Rogers’ Zuni Café Cookbook, which won a James Beard Cookbook of the Year Award, is one of the most beat-up books in my collection. I pull it out several times a year for inspiration because it is not just a collection of recipes. She mixes detailed instruction on techniques and ingredients with mouth-watering stories, and encourages cooks to rely more on their own senses--and to taste and adjust as they go--instead of blindly following a recipe.
We let our instincts lead us as we each prepared one recipe and then got to enjoy an entire feast with great company and conversation.
I selected Slow-Scrambled Eggs with Bottarga on Crostini. I usually try to pick a technique and/or an ingredient that is new to me. I’d never had the patience to spend 25 minutes scrambling eggs before, but these were a revelation—creamy with large curds. And a little shaved bottarga, a salty delicacy of cured fish roe, sent this super-easy appetizer over the top. Paired with a sparkling Italian Falaghina, the crostini were heavenly.
We sat down to a first-course of pillowy Ricotta Gnocchi, another Zuni classic. With no flour in the dough, these little dumplings were incredibly soft and served simply with some melted butter with sage and lemon zest.

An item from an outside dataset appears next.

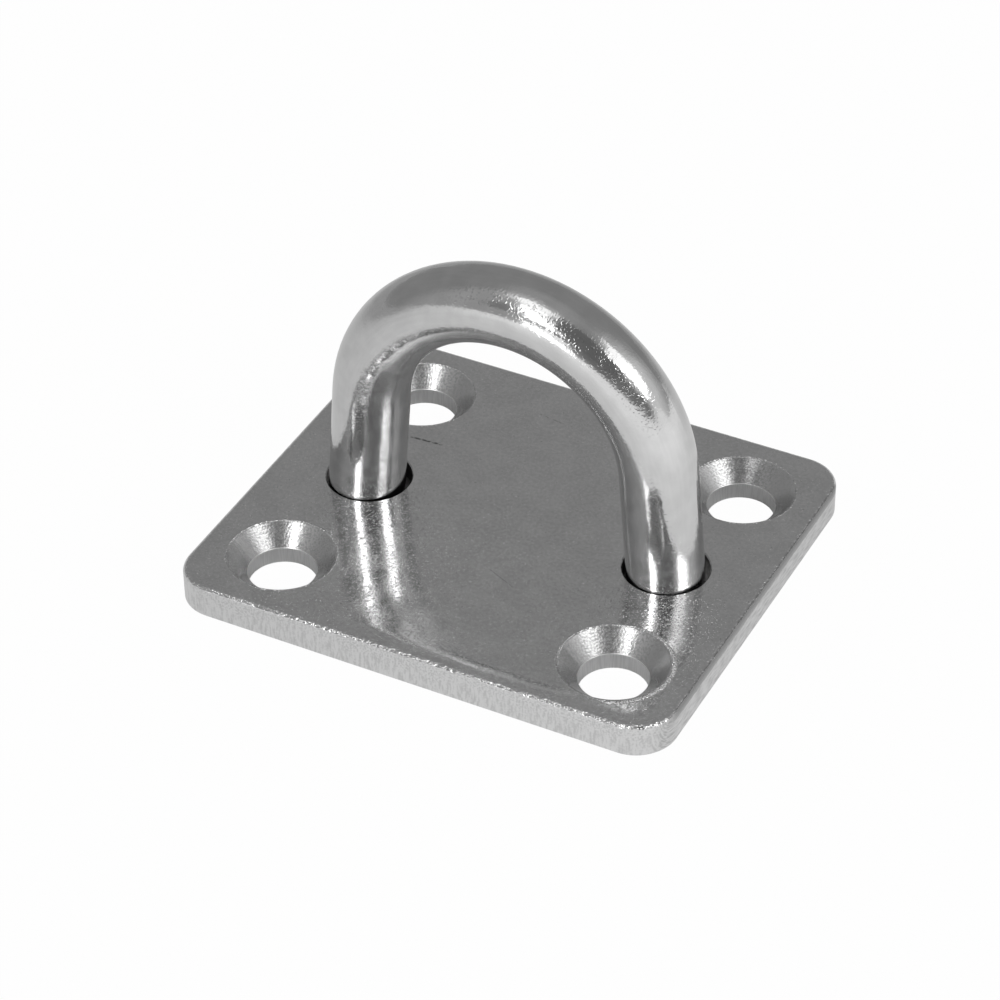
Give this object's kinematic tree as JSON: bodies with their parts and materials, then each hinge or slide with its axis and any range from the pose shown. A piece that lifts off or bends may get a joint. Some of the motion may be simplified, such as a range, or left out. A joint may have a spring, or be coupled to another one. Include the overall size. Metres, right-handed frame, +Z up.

Next up was perhaps Zuni’s most beloved dish, Roast Chicken Salad with Pine Nuts, Olives and Bitter Greens. Alongside, we served Baked Artichokes with Onions, Lemons, Black Olives and Mint; and Marinated Roasted Beets.
Several hours of conversation and bottles of wine later we arrived at dessert. Thankfully, we had all saved a little room and were rewarded with decadent Chocolate Pots de Crème.
The Zuni Café Cookbook will remain forever on my bookshelf; and hey, what do you say we meet up soon for a famous Zuni Balsamic Bloody Mary?